In 2000, the EU and the U.S. agreed on the Safe Harbor Framework as a means to ensure adequate protection for personal data, transferred from the EU to be processed by U.S. companies.

At the recent EU Conference on Privacy and Protection of Personal Data, held in Washington DC,  the last panel took the opportunity for taking stock and discussing the way forward for this agreement. In this session, businesses and regulators presented their views and experiences with the U.S.-EU Safe Harbor Framework.

Francoise Le Bail, Director-General for Justice, European Commission, started by reassuring all stakeholders that the current reform in EU Data Protection Law would not put the Safe Harbor Framework at risk as one of accepted ways for adequate transfer of personal data between the EU and the US, as was mentioned in the Joint Statement issued by EC Vice-President Viviane Reding and U.S. Secretary of Commerce John Bryson.
“In line with the objectives of increasing trade and regulatory cooperation outlined by our leaders at the U.S.-EU Summit, the United States and the European Union reaffirm their respective commitments to the U.S.-EU Safe Harbor Framework”.

The panelists considered the framework to be mostly a success story, with 3,000 US companies currently enrolled in the program, 50% of which are small and medium enterprises, but most agreed that the system could use some improvement.

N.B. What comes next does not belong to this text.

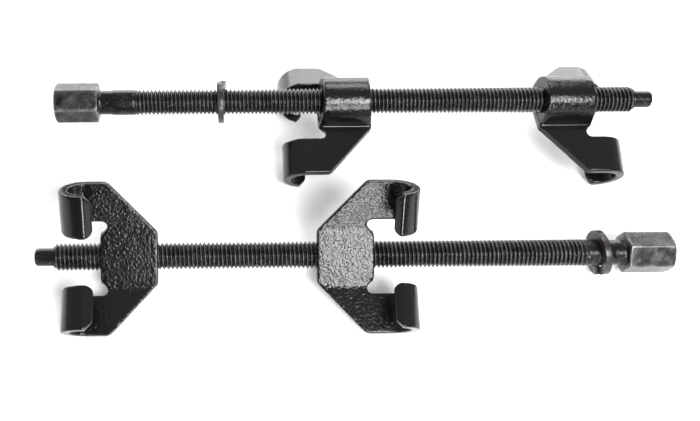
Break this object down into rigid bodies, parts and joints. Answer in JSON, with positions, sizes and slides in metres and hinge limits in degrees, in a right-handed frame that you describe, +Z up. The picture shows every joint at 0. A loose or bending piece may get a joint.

David Smith of the British Data Protection Authority, the ICO, recounted the “absolutely awful” birth of the framework, the difficult young years and the current maturing into a working instrument for data protection interoperability between the US and the EU. “The mistrust is gone, as we believe the US is acting in good faith.” He did concede though, that a larger amount of audits would ensure better effective compliance by all companies.

Michelle O’Neill, of the Department of Commerce, added that in order to ensure better compliance, the supervising  departments needed more resources.

She announced that her department is currently discussing the expansion of the Safe Harbor Framework to non-profit organizations.

Hugh Stevenson, of the Federal Trade Commission, stressed the importance of enforcement and awareness raising in order to make compliance the norm, but deplored the lack of resources to achieve that goal. He appealed for more international enforcement cooperation as well.

Jan Philipp Albrecht, Member of the European Parliament, concurred that Safe Harbor was performing well but was in need of improvement on the compliance front. He suggested the granting of individual rights of action for consumers in order to ensure better compliance by the Safe Harbor certified companies. Currently, enforcement of Safe Harbor rests with the FTC, under section 5 of the FTC Act, which prohibits “unfair and deceptive trade practices”.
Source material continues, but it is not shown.